# Need help with ceiling speaker placement



## mconner (Apr 14, 2010)

I have 3 pair of ceiling speakers I want to add for a 7.1.6 system. My room is 18’x17’ and has a shed style ceiling 11’ high (flat to sloped) on one side. For some unknown reason the builder did some funky slope in one corner opposite side of the sloped ceiling. So my questions are had anyone installed ceiling speakers In a shed style ceiling? I’m posting pics so a complete understanding is shown.
The front stage is 9’ from the seats.


----------



## lombarmj (Jan 29, 2012)

The Dolby Atmos specs will give you good guidance.


----------



## mconner (Apr 14, 2010)

Thank for the info and docs.

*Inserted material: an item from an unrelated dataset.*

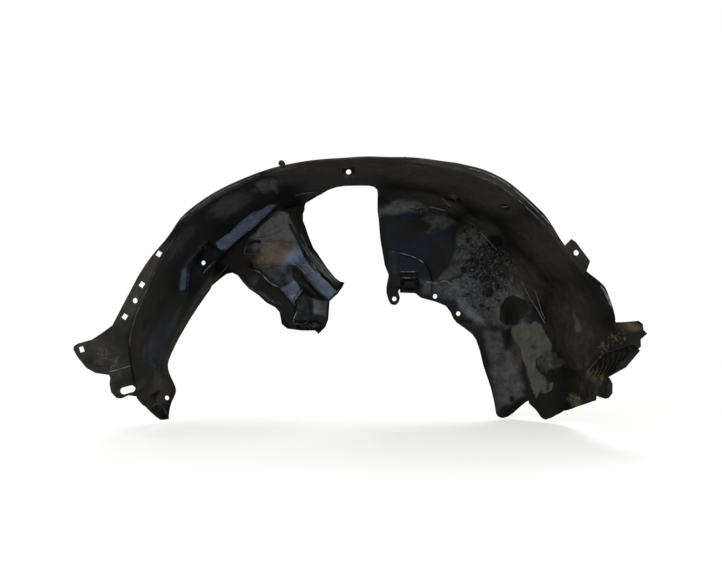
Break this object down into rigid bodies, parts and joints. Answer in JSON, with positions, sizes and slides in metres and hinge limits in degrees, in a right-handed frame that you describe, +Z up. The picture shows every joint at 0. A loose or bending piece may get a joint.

I had not seen those before. Here are some updated pics after some trig and old fashioned measuring.


----------



## lombarmj (Jan 29, 2012)

Nice! Yes I had to get out the laser measurer and my old HP11c calculator and dredge up the trig skills. Looks like you're able to get the symmetry that you need. Even though the spec is aimed at large theaters, it gives some good info on the tradeoffs and priorities if you just look at the single seat diagrams.


----------



## BP1Fanatic (Mar 28, 2011)

Nice room!


----------